Faudra-t-il bientôt demander l’autorisation à son fournisseur d’accès à Internet pour accéder librement à des sites pornographiques ? Au nom de la protection de l’enfance et de la jeunesse, le député UMP Christian Vanneste a déposé une proposition de loi à l’Assemblée nationale visant à empêcher les mineurs d’accéder à ces contenus. Comment ? En bloquant par défaut l’accès aux sites à tous les internautes.
Dans l’exposé des motifs, publié sur son site personnel, Christian Vanneste note que « les solutions susceptibles de modérer la consultation de la pornographie manquent de fiabilité« . Face à ce qu’il considère comme un « fléau« , le parlementaire soutient une politique de fermeté, inspirée des réflexions outre-Manche, qui doit pallier les « limites du contrôle parental dont il apparaît que seuls 15 % des parents savent l’utiliser« .
Un blocage généralisé au niveau des FAI
D’où l’idée de bloquer par défaut l’accès aux sites à caractère pornographique. « Tout contrat pour une connexion à Internet ne pourrait admettre ces sites qu’après une demande explicite du contractant. Cette demande figurerait donc comme l’une des clauses de ce contrat« . Cette proposition de loi, intégrée dans la loi d’orientation et de programmation pour la performance de la sécurité intérieure, est composée de deux articles.

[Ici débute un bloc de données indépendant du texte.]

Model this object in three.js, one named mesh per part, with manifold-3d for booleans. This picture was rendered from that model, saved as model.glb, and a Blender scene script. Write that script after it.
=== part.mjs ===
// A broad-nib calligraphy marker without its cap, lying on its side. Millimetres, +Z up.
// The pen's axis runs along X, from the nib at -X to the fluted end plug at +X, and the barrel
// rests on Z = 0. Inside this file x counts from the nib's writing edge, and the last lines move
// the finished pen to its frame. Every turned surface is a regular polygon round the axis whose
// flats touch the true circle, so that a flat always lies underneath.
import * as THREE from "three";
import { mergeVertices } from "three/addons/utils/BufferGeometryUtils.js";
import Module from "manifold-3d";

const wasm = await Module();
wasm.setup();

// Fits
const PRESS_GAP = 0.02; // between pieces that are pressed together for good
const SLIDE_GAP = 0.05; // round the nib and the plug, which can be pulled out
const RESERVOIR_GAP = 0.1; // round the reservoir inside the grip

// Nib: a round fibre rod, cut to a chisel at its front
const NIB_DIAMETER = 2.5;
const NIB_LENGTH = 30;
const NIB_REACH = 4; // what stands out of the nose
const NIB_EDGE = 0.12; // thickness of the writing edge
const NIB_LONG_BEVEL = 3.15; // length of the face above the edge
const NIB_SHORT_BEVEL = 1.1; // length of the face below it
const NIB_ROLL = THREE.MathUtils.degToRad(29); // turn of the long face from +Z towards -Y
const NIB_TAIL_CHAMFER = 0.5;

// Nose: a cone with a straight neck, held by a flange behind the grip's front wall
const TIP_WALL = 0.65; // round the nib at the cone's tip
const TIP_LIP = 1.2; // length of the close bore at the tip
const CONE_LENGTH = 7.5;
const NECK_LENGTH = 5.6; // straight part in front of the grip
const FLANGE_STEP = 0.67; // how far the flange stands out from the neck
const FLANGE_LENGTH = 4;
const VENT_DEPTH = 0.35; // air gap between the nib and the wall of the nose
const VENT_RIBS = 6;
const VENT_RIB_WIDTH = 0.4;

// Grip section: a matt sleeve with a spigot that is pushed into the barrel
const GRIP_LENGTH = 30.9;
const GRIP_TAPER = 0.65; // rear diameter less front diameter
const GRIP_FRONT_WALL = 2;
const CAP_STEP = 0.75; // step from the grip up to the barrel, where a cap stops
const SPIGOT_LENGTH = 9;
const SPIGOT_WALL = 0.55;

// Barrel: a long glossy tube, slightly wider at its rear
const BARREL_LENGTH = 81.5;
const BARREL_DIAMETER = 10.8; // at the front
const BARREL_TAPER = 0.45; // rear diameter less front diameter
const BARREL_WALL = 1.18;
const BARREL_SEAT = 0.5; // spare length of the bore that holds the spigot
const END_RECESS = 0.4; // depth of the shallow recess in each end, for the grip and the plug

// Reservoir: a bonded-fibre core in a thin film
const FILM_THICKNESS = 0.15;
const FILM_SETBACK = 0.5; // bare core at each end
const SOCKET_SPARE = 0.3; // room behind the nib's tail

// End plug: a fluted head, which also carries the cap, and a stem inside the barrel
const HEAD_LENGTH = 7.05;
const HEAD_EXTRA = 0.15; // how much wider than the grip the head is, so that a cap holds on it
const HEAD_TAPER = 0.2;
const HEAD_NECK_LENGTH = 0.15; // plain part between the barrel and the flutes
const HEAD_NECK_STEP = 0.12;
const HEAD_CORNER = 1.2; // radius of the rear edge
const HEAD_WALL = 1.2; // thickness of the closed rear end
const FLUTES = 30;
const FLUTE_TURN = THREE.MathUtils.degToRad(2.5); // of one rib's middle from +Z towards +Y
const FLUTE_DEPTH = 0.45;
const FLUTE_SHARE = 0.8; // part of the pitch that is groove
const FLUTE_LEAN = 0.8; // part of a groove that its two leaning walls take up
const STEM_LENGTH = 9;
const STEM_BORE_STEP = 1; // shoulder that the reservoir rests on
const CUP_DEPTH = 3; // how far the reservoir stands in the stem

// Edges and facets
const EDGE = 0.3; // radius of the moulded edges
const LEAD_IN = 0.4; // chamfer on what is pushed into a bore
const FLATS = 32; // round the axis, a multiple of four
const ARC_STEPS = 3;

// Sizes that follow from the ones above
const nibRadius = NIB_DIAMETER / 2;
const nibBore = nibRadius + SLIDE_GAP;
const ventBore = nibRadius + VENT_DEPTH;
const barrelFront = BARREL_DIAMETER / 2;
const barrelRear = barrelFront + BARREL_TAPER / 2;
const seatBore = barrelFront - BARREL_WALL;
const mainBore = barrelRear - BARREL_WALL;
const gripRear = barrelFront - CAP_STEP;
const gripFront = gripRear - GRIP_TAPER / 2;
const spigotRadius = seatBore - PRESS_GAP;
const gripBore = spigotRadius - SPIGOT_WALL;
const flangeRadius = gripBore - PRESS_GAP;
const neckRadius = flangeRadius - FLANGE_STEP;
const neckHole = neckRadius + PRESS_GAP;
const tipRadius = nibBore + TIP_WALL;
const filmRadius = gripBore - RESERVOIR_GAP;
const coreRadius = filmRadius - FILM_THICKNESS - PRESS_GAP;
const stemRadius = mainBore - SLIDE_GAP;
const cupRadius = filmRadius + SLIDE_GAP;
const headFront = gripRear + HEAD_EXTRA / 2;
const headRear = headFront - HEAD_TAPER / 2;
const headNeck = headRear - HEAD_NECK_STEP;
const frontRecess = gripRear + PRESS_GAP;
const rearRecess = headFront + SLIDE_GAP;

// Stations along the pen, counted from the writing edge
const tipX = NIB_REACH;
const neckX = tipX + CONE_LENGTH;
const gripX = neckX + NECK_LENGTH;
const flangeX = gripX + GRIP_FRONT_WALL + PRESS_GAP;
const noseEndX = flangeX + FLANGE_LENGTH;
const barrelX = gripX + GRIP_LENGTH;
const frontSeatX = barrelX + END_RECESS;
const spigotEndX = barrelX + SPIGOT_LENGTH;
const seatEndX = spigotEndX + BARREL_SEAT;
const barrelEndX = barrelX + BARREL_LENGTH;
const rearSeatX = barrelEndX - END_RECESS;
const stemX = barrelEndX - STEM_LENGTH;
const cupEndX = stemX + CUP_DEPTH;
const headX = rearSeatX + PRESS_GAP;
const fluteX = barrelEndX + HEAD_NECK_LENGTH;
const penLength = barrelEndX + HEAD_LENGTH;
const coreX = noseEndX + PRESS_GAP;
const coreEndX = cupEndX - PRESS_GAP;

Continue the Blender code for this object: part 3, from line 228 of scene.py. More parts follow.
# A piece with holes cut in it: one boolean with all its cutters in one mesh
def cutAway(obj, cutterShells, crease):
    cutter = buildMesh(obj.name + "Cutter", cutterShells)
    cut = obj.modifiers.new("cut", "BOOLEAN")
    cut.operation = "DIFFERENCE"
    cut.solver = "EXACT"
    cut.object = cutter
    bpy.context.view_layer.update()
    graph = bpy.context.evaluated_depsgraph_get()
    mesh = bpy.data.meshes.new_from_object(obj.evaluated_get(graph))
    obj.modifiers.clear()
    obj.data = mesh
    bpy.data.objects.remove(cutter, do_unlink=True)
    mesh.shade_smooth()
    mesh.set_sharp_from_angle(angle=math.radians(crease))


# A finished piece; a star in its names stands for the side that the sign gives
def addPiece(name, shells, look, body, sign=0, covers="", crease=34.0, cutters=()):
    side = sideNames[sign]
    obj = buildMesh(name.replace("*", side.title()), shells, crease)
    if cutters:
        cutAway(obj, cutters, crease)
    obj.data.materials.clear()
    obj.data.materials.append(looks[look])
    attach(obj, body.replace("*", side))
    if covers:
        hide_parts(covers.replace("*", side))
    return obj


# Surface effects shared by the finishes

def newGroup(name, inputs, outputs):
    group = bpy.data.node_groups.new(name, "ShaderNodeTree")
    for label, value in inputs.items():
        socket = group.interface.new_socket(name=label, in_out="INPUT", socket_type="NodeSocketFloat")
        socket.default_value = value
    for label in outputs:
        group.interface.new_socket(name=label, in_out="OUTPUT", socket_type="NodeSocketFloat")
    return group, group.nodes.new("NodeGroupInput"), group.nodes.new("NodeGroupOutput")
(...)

Cette mesure aurait un avantage certain, assure le député UMP. « Le contrôle parental deviendrait inutile, car les parents, sensibilisés à ce problème et généralement conscients de ce qu’il représente pour leurs enfants, pourraient profiter d’un service internet sans possibilité pour leurs enfants de se connecter à ces sites sensibles. Quant aux enfants des parents mal informés, ils ne couraient plus aucun risque« .
Si cette proposition de loi apparaît de prime abord comme un moyen radical de protéger l’enfance et la jeunesse, elle porte également en elle une grave atteinte aux libertés individuelles, notamment de communication, et à la vie privée des internautes. En cas d’application, il est certain que nombre de personnes hésiteront à contacter leur FAI pour demander la levée du blocage par défaut.

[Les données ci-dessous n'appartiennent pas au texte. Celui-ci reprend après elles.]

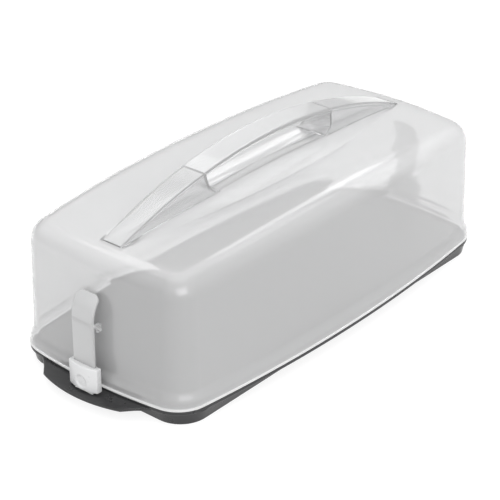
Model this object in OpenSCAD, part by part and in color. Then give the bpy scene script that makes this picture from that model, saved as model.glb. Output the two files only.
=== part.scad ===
// Loaf-cake carrier: a low tray, a clear bowed hood with a carry handle, and a snap clip at each end.
// Millimetres. The origin is the middle of the footprint, on the surface that the tray stands on.
// +X runs along the length and +Z is up.

/* [Outline in plan] */
// Length over the hood's rim
rim_len = 344; // [320:1:380]
// Width over the hood's rim
rim_w = 171; // [155:1:190]
// Radius of the rim's corners
rim_r = 24.6; // [23.6:0.2:30]
// How far each long side bows out between its corner arcs
side_bow = 8.9; // [5:0.1:10]
// How far each end bows out between its corner arcs
end_bow = 3.8; // [2:0.1:5]

/* [Hood] */
// Height of the hood's corners above the lower edge of its rim
hood_h = 90; // [80:1:110]
// Thickness of the hood's wall
hood_t = 2; // [1.6:0.1:2.4]
// Rise of the hood's top along the length
crown_long = 6.2; // [3:0.1:9]
// Rise of the hood's top across the width
crown_across = 2.4; // [1:0.1:4]
// Radius of the rolled edge round the top
top_r = 15; // [11:0.5:15]
// Draft of the walls in degrees
draft = 1.3; // [0.5:0.1:1.6]
// How far the rim stands out from the wall
rim_out = 3.2; // [2.6:0.1:4]
// Height of the rim
rim_h = 8.5; // [7:0.5:10]

/* [Handle seat on the hood's top] */
// Half width of the seat's outline in the middle of the carrier
seat_mid = 30.5; // [24:0.5:36]
// Half width of the seat's outline at its ends
seat_end = 9.6; // [9:0.1:12]
// How far the seat's crest stands above the top in the middle
seat_rise = 2.7; // [1:0.1:4]
// How far the seat's ends are sunk for the ends of the strap
seat_sink = 1.6; // [1.2:0.1:2]
// Depth of the valley between the crests, under the hand
seat_valley = 1.8; // [0.5:0.1:3]

/* [Tray] */
// Height of the flange that the hood's rim stands on
flange_z = 11.3; // [10:0.1:14]
// Thickness of the flange
flange_t = 2.5; // [2:0.1:3]
// How far the flange's edge lies inside the hood's rim
flange_in = 0.3; // [0.2:0.1:1.5]
// Rise of the deck above the flange
deck_rise = 4.3; // [3:0.1:5]
// Thickness of the tray's walls
tray_t = 2.2; // [1.8:0.1:2.6]
// Width of the shelf round the deck at the ends, from the hood's rim in
end_shelf = 15; // [13:0.5:20]
// Width of the shelf round the deck along the sides, from the hood's rim in
side_shelf = 19; // [14:0.5:24]
// Radius of the deck's corners
deck_r = 16; // [10:0.5:20]
// Distance from the hood's rim in to the foot at the ends
foot_end_in = 8; // [7:0.5:12]
// Distance from the hood's rim in to the foot along the sides
foot_side_in = 11.5; // [10:0.5:15]
// Radius of the foot's corners
foot_r = 21; // [16:0.5:26]
// How far the skirt leans out from its foot to its top
skirt_lean = 1.5; // [0.5:0.1:2]
// Width of the flat foot ring
foot_w = 3; // [2.4:0.1:4]
// Distance from the hood's rim in to the bead that keeps the hood in place
bead_in = 2.8; // [2.6:0.1:3.4]
// Height of that bead
bead_up = 2; // [1:0.1:2.6]
// Depth of the stiffening ribs under the deck
rib_d = 3; // [2:0.5:4]

/* [Grip tabs] */
// How far the middle of a grip tab reaches past the hood's rim
tab_out = 16; // [12:0.5:22]
// How much further out the middle of a tab's front edge is than its corners
tab_bow = 6; // [2:0.5:8]
// Half width of a grip tab at its front corners
tab_front = 35; // [25:1:45]
// Half width of a grip tab at its root
tab_root = 50; // [40:1:56]
// How far a tab's root lies below the flange's top
tab_sunk = 1.2; // [1:0.1:1.5]
// Fall of a tab from its root to its front edge
tab_fall = 0.6; // [0.2:0.1:1]
// Thickness of a grip tab
tab_t = 2; // [1.6:0.1:2.4]

/* [Carry handle] */
// Distance from the hood's rim in to the handle's ends
grip_in = 24; // [22:0.5:32]
// Rise of the handle's arch from its ends to its middle
grip_rise = 29.6; // [26:0.2:40]
// Half width of the strap at its ends
strap_end = 7.8; // [7:0.1:9]
// How much wider the strap's half width is in the middle
strap_swell = 2.3; // [0:0.1:4]
// Thickness of the strap
strap_t = 2.2; // [1.8:0.1:3]
// Half length of the hand opening at its floor
hand_x = 55.5; // [48:0.5:60]
// How far the foot of each web curves in towards the hand
web_sweep = 11.5; // [8:0.5:14]
// Height of the curve at the foot of each web
web_curve_h = 15; // [10:0.5:16]
// Thickness of the webs
web_t = 2; // [1.6:0.1:2.6]
// Thickness of the handle's side walls
cheek_t = 1.8; // [1.4:0.1:2.4]
// Half width of the side walls' foot beside the hand opening
cheek_mid = 13.4; // [12:0.1:15]
// Half width of the side walls' foot at the handle's ends
cheek_end = 8.6; // [8.2:0.1:9.4]
// Gap between the handle's foot and the hood
seat_gap = 0.2; // [0.1:0.05:0.3]

/* [End clips] */
// Width of a clip's lever
lever_w = 19.2; // [16:0.2:22]
// Thickness of a clip's lever
lever_t = 1.9; // [1.6:0.1:2.2]
// Gap between the hood's end wall and the lever's back, above the cap
lever_gap = 7.6; // [7.3:0.1:8]
// Height of the pivot above the rim's lower edge
pivot_h = 42.9; // [36:0.1:48]
// Height of the curl's tip above the rim's lower edge
tip_h = 66; // [62:0.5:72]
// Gap between the curl's tip and the hood's wall
tip_gap = 1.5; // [1.4:0.1:2.4]
// Radius of the pivot bead
bead_r = 1.3; // [1.1:0.05:1.5]
// Running clearance between the bead and its claws
bead_play = 0.06; // [0.03:0.01:0.1]
// Thickness of the claws behind and round the bead
claw_t = 1.2; // [1:0.1:1.6]
// Width of one claw
claw_w = 3; // [2:0.1:4]
// Distance between the middles of the two claws
claw_pitch = 12; // [9:0.5:14]
// Width of the cap
cap_w = 25.4; // [23:0.2:30]
// Height of the cap
cap_h = 18.3; // [16:0.1:22]
// How far the cap hangs below the rim's lower edge
cap_drop = 0.9; // [0.4:0.1:1]
// Depth of the cap from its back to the edges of its front
cap_t = 4.2; // [4:0.1:5]
// How far the cap's front bulges
cap_bulge = 2.8; // [1.5:0.1:3.4]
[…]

Un risque de fichage, entre autres risques
Les dérives éventuelles seraient nombreuses. Si demain la même méthode de filtrage généralisé s’applique pour d’autres contenus sur le net , il sera alors assez facile de savoir qui s’intéresse à quoi grâce aux différentes demandes de déblocage formulées par les internautes. Il sera alors a priori assez aisé de dresser des profils assez précis de chaque internautes.

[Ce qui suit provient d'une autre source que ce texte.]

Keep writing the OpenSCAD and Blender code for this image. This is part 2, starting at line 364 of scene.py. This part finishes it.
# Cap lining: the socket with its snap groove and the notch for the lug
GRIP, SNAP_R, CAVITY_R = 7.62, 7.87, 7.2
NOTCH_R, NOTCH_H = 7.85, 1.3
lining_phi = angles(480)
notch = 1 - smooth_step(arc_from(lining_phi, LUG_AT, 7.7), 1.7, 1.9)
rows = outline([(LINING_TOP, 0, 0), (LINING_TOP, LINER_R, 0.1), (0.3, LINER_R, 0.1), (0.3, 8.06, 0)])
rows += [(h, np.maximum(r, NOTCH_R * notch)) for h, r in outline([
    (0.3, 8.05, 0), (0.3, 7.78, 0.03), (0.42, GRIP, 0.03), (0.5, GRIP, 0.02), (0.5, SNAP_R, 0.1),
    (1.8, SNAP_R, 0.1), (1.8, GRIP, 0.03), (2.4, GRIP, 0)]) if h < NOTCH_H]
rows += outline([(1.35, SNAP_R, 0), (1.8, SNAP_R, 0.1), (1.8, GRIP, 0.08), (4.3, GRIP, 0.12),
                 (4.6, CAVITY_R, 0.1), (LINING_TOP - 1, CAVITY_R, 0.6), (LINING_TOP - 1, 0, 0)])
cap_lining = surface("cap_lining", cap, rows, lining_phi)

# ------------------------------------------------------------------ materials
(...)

Sans parler des risques de surblocage. Un site comme Doctissimo, qui propose de nombreuses rubriques dédiées à la sexualité, sera-t-il pris dans les filets du blocage ou sera-t-il épargné dans la mesure où il peut fournir des indications pratiques sur tel ou tel sujet ? À quel niveau faudra-t-il placer le curseur ? Et il ne s’agit-là que d’un problème pris parmi tant d’autres.
Christian Vanneste, qui avait été le farouche rapporteur de la loi DADVSI à l’Assemblée nationale mais qu’il avait ensuite regretté lors de son opposition à la loi Hadopi, n’apporte pas de réponses à ces premières questions. Sa position rencontre toutefois un certain écho au sein de la majorité présidentielle. C’est le cas de l’inénarrable députée UMP Muriel Marland-Militello.
L’an dernier, elle avait demandé au ministère de la justice de préciser les dispositifs que doivent mettre en place les éditeurs de sites Internet et les fournisseurs d’accès à Internet pour éviter que les mineurs accèdent aux sites pornographiques. Quelques mois plus tard, le ministère avait répondu et avait fait preuve d’une certaine prudence, en évitant d’aborder la question du filtrage ou de l’identification obligatoire des internautes.